Fifty Shades of Grey, Best-Sellers, and Society
University of Chicago Press 2014
Eva Illouz is professor of sociology at Hebrew University in Jerusalem and president of the Bezalel Academy of Arts and Sciences. Her book Hard-Core Romance: Fifty Shades of Grey, Best Sellers, and Society (University of Chicago Press, 2014), provides a feminist-sociological analysis of the soft pornographic novel Fifty Shades of Grey. The book, and its two sequels written by E.L. James, began as fan fiction and subsequently reached record-breaking sales as an e-book. With two central characters, a sexual ingenue and a powerful enigmatic anti-hero, the novel is poorly written and formulaic, yet managed to capture the imagination of millions of women. Illouz tells us how the novel was the perfect combination of fantasy and self-help delivered to an audience increasingly confuse and uncertain in negotiating their heterosexual relationships.
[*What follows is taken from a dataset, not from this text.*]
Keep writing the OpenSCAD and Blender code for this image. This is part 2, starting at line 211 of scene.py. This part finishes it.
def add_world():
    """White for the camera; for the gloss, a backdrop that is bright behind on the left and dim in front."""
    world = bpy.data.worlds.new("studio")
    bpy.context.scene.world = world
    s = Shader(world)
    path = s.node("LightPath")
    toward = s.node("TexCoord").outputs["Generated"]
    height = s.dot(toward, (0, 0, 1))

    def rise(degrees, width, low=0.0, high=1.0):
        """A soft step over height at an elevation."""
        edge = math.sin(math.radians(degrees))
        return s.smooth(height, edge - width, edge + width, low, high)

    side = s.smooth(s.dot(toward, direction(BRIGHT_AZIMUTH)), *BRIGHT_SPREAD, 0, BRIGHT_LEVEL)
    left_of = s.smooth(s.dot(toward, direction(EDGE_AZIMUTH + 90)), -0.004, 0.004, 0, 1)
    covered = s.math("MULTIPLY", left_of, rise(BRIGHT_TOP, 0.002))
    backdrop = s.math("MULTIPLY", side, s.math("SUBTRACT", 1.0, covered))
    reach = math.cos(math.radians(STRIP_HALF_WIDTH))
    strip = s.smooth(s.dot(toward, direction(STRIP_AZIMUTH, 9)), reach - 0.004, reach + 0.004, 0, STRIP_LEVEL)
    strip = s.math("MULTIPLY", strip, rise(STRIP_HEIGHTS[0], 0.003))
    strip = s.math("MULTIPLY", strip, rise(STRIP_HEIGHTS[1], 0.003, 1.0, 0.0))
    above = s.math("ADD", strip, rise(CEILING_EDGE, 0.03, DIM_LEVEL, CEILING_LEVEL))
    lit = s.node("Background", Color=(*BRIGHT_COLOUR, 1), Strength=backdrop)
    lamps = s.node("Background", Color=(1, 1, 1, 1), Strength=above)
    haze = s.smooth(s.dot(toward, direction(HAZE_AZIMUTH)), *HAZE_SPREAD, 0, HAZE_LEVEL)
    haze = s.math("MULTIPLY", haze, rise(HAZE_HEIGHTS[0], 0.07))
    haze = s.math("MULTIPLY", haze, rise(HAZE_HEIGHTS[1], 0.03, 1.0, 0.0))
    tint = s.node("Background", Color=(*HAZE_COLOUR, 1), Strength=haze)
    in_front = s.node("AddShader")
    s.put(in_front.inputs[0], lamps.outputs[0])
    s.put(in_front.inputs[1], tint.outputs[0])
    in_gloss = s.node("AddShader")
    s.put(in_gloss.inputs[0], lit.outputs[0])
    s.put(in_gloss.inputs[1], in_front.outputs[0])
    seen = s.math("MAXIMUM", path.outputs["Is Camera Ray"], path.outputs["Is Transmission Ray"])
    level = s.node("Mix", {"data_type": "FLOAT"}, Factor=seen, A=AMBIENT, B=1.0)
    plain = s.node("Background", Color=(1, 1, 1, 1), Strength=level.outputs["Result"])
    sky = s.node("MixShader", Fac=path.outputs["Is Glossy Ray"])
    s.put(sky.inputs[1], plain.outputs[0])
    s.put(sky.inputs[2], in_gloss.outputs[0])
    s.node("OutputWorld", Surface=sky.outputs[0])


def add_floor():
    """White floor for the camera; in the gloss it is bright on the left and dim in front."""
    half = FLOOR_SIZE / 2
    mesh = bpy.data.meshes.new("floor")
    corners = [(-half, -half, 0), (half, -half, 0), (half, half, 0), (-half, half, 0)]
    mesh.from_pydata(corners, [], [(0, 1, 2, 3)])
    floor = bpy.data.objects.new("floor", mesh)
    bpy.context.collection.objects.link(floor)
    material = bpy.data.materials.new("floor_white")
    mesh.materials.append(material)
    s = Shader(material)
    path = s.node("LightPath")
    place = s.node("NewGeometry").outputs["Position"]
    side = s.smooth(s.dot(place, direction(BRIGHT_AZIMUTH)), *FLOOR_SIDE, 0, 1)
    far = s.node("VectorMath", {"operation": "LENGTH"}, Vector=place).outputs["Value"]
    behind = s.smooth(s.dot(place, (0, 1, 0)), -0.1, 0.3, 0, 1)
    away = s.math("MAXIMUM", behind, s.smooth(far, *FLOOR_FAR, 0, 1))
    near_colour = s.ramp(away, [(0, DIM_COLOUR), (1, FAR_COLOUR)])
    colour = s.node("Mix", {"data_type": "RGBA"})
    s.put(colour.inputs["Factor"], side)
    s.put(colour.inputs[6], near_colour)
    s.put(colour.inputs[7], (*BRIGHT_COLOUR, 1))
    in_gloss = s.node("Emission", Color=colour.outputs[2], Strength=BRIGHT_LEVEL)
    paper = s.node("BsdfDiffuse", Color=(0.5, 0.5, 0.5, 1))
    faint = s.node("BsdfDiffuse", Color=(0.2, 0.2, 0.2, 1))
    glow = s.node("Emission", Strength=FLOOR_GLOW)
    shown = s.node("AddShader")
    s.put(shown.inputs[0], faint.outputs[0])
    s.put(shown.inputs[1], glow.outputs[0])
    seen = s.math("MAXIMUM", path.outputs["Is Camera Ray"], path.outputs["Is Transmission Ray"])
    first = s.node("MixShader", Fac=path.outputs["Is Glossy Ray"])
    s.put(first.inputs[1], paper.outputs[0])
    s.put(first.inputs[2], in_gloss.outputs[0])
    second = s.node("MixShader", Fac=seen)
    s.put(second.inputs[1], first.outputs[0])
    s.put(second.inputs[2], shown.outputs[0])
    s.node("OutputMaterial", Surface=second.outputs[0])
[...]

With its sadomasochistic sex and images of female submission and male dominance, Fifty Shades of Grey, is a gothic romance adapted to modern sexual dilemmas and emotional confusion. Combining the romantic fantasy and self-help genres, it acts a catalyst for renegotiating heterosexual relationships. By placing the novel within the history of the commodification of the book, the dynamics of the sexual marketplace, and the sociology of sexuality, Illouz locates Fifty Shades of Grey in the contemporary context. The reader of Hard-Core Romance will find an intriguing argument for why after feminism and the sexual revolution dominance and submission, resistance and surrender, remain as enigmas of modern relationships.